Numerical modelling of permafrost dynamics under climate change and evolving ground surface conditions: application to an instrumented permafrost mound at Umiujaq, Nunavik (Québec), Canada

Numerical simulations were carried out based on a conceptual cryohydrogeological model of a permafrost mound near Umiujaq, Nunavik (Québec), Canada, to assess the impacts of climate warming and changes in surface conditions on permafrost degradation. The 2D model includes groundwater flow, advective-conductive heat transport, phase change and latent heat. Changes in surface conditions which are characteristic of the site were represented empirically in the model by applying spatially- and temporally-variable ground surface temperatures derived from linear regressions between monitored surface and air temperatures. After reaching a transient steady-state condition close to present-day conditions, the simulations were then extended to 2100 under hypothetical climate warming scenarios and using imposed changes in surface conditions consistent with observed on-site evolution.

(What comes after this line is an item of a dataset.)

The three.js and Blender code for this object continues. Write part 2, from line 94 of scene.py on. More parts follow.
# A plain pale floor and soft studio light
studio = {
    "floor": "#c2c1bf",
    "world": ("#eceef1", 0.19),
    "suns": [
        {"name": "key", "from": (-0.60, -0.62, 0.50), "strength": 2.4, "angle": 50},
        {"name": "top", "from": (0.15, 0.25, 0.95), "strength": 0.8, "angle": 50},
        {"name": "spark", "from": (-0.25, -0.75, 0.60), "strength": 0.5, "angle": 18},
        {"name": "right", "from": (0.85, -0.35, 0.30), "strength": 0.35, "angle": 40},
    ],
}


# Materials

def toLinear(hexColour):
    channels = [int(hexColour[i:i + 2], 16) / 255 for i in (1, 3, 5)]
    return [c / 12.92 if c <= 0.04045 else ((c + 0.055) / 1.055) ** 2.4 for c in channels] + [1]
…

The simulations show that the development of a thermokarst pond and shrubification respectively induce ground warming of up to 0.5°C and 1.5°C, upward migration of the permafrost base by up to 2 and 4 m, and a decrease in the lateral permafrost extent of 1 and 7 m, relative to a reference case without changes in surface conditions. Feedback from permafrost degradation which drives changes in ground surface conditions should be included in future numerical modelling of permafrost dynamics.